- **Source data**
START

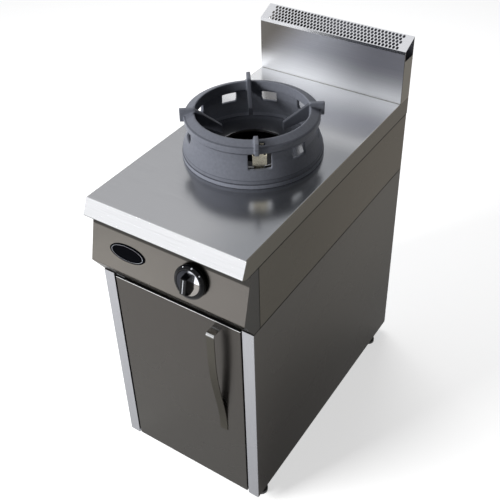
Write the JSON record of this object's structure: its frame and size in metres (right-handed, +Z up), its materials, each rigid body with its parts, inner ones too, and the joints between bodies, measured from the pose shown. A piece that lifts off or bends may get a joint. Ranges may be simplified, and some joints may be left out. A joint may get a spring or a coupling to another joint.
{
  "type": "gas wok range",
  "caption": "Gas wok range: cast wok ring over an open burner, raised flue, tilted control panel with a push-and-turn knob, and a cupboard stand with a hinged door on adjustable feet.",
  "frame": {"origin": "on the floor, under the middle of the whole range", "axes": "+Z up, the door and the knob face -Y"},
  "size_m": [0.4, 0.7946, 0.9595],
  "materials": {
    "worktop_steel": "satin",
    "panel_steel": "satin",
    "door_steel": "satin",
    "zinc_steel": "matte",
    "cast_iron": "matte",
    "brass": "satin",
    "chrome": "gloss",
    "aluminium": "satin",
    "black_plastic": "gloss",
    "nylon": "matte",
    "foot_plastic": "matte"
  },
  "bodies": {
    "cabinet": {"worktop": "worktop_steel", "control_panel": "panel_steel", "badge_plate": "black_plastic", "upper_side_right": "panel_steel", "upper_side_left": "panel_steel", "upper_back_panel": "zinc_steel", "drip_tray": "zinc_steel", "burner_rail_front": "zinc_steel", "burner_rail_rear": "zinc_steel", "burner_body": "cast_iron", "burner_cap": "cast_iron", "injector_holder": "brass", "burner_feed": "zinc_steel", "gas_rail": "zinc_steel", "tap_body": "brass", "tap_bonnet": "brass", "pilot_bracket": "worktop_steel", "pilot_burner": "brass", "thermocouple": "chrome", "pilot_tube": "aluminium", "thermocouple_lead": "brass", "flue_box": "worktop_steel", "flue_baffle": "worktop_steel", "flue_cap": "worktop_steel", "front_post_right": "worktop_steel", "front_post_left": "worktop_steel", "stand_side_right": "panel_steel", "stand_side_left": "panel_steel", "stand_back_panel": "zinc_steel", "cupboard_floor": "worktop_steel", "top_rail": "worktop_steel", "rear_rail": "zinc_steel", "hinge_plates": "zinc_steel", "hinge_pins": "chrome", "door_catch": "black_plastic", "foot_brackets": "zinc_steel"},
    "door": {"door_skin": "door_steel", "door_liner": "door_steel", "door_handle": "door_steel", "hinge_bushes": "nylon", "strike_plate": "zinc_steel"},
    "tap_cock": {"tap_plug": "brass"},
    "knob": {"control_knob": "black_plastic", "tap_spindle": "chrome"},
    "ring": {"wok_ring": "cast_iron"},
    "foot_fr": {"foot_front_right": "foot_plastic"},
    "foot_fl": {"foot_front_left": "foot_plastic"},
    "foot_rr": {"foot_rear_right": "foot_plastic"},
    "foot_rl": {"foot_rear_left": "foot_plastic"}
  },
  "joints": [
    {"name": "door_swing", "type": "hinge", "parent": "cabinet", "child": "door", "pos_m": [-0.16, -0.33142, 0.3095], "axis": [0, 0, -1], "range_deg": [0, 110]},
    {"name": "knob_turn", "type": "hinge", "parent": "cabinet", "child": "tap_cock", "pos_m": [0.067, -0.35685, 0.6914], "axis": [0, -0.9703, 0.2419], "range_deg": [0, 180]},
    {"name": "knob_push", "type": "slide", "parent": "tap_cock", "child": "knob", "axis": [0, 0.9703, -0.2419], "range_m": [0, 0.003], "stiffness_N_per_m": 600, "springref_m": -0.003},
    {"name": "ring_lift", "type": "slide", "parent": "cabinet", "child": "ring", "axis": [0, 0, 1], "range_m": [0, 0.15]},
    {"name": "foot_front_right_height", "type": "slide", "parent": "cabinet", "child": "foot_fr", "axis": [0, 0, -1], "range_m": [0, 0.02]},
    {"name": "foot_front_left_height", "type": "slide", "parent": "cabinet", "child": "foot_fl", "axis": [0, 0, -1], "range_m": [0, 0.02]},
    {"name": "foot_rear_right_height", "type": "slide", "parent": "cabinet", "child": "foot_rr", "axis": [0, 0, -1], "range_m": [0, 0.02]},
    {"name": "foot_rear_left_height", "type": "slide", "parent": "cabinet", "child": "foot_rl", "axis": [0, 0, -1], "range_m": [0, 0.02]}
  ]
}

END

- **Problem to work on**
Extract all the material, leaving every line as it is.

- **Final result**
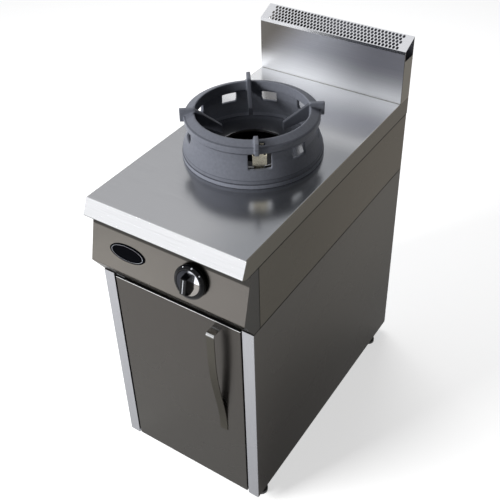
Write the JSON record of this object's structure: its frame and size in metres (right-handed, +Z up), its materials, each rigid body with its parts, inner ones too, and the joints between bodies, measured from the pose shown. A piece that lifts off or bends may get a joint. Ranges may be simplified, and some joints may be left out. A joint may get a spring or a coupling to another joint.
{
  "type": "gas wok range",
  "caption": "Gas wok range: cast wok ring over an open burner, raised flue, tilted control panel with a push-and-turn knob, and a cupboard stand with a hinged door on adjustable feet.",
  "frame": {"origin": "on the floor, under the middle of the whole range", "axes": "+Z up, the door and the knob face -Y"},
  "size_m": [0.4, 0.7946, 0.9595],
  "materials": {
    "worktop_steel": "satin",
    "panel_steel": "satin",
    "door_steel": "satin",
    "zinc_steel": "matte",
    "cast_iron": "matte",
    "brass": "satin",
    "chrome": "gloss",
    "aluminium": "satin",
    "black_plastic": "gloss",
    "nylon": "matte",
    "foot_plastic": "matte"
  },
  "bodies": {
    "cabinet": {"worktop": "worktop_steel", "control_panel": "panel_steel", "badge_plate": "black_plastic", "upper_side_right": "panel_steel", "upper_side_left": "panel_steel", "upper_back_panel": "zinc_steel", "drip_tray": "zinc_steel", "burner_rail_front": "zinc_steel", "burner_rail_rear": "zinc_steel", "burner_body": "cast_iron", "burner_cap": "cast_iron", "injector_holder": "brass", "burner_feed": "zinc_steel", "gas_rail": "zinc_steel", "tap_body": "brass", "tap_bonnet": "brass", "pilot_bracket": "worktop_steel", "pilot_burner": "brass", "thermocouple": "chrome", "pilot_tube": "aluminium", "thermocouple_lead": "brass", "flue_box": "worktop_steel", "flue_baffle": "worktop_steel", "flue_cap": "worktop_steel", "front_post_right": "worktop_steel", "front_post_left": "worktop_steel", "stand_side_right": "panel_steel", "stand_side_left": "panel_steel", "stand_back_panel": "zinc_steel", "cupboard_floor": "worktop_steel", "top_rail": "worktop_steel", "rear_rail": "zinc_steel", "hinge_plates": "zinc_steel", "hinge_pins": "chrome", "door_catch": "black_plastic", "foot_brackets": "zinc_steel"},
    "door": {"door_skin": "door_steel", "door_liner": "door_steel", "door_handle": "door_steel", "hinge_bushes": "nylon", "strike_plate": "zinc_steel"},
    "tap_cock": {"tap_plug": "brass"},
    "knob": {"control_knob": "black_plastic", "tap_spindle": "chrome"},
    "ring": {"wok_ring": "cast_iron"},
    "foot_fr": {"foot_front_right": "foot_plastic"},
    "foot_fl": {"foot_front_left": "foot_plastic"},
    "foot_rr": {"foot_rear_right": "foot_plastic"},
    "foot_rl": {"foot_rear_left": "foot_plastic"}
  },
  "joints": [
    {"name": "door_swing", "type": "hinge", "parent": "cabinet", "child": "door", "pos_m": [-0.16, -0.33142, 0.3095], "axis": [0, 0, -1], "range_deg": [0, 110]},
    {"name": "knob_turn", "type": "hinge", "parent": "cabinet", "child": "tap_cock", "pos_m": [0.067, -0.35685, 0.6914], "axis": [0, -0.9703, 0.2419], "range_deg": [0, 180]},
    {"name": "knob_push", "type": "slide", "parent": "tap_cock", "child": "knob", "axis": [0, 0.9703, -0.2419], "range_m": [0, 0.003], "stiffness_N_per_m": 600, "springref_m": -0.003},
    {"name": "ring_lift", "type": "slide", "parent": "cabinet", "child": "ring", "axis": [0, 0, 1], "range_m": [0, 0.15]},
    {"name": "foot_front_right_height", "type": "slide", "parent": "cabinet", "child": "foot_fr", "axis": [0, 0, -1], "range_m": [0, 0.02]},
    {"name": "foot_front_left_height", "type": "slide", "parent": "cabinet", "child": "foot_fl", "axis": [0, 0, -1], "range_m": [0, 0.02]},
    {"name": "foot_rear_right_height", "type": "slide", "parent": "cabinet", "child": "foot_rr", "axis": [0, 0, -1], "range_m": [0, 0.02]},
    {"name": "foot_rear_left_height", "type": "slide", "parent": "cabinet", "child": "foot_rl", "axis": [0, 0, -1], "range_m": [0, 0.02]}
  ]
}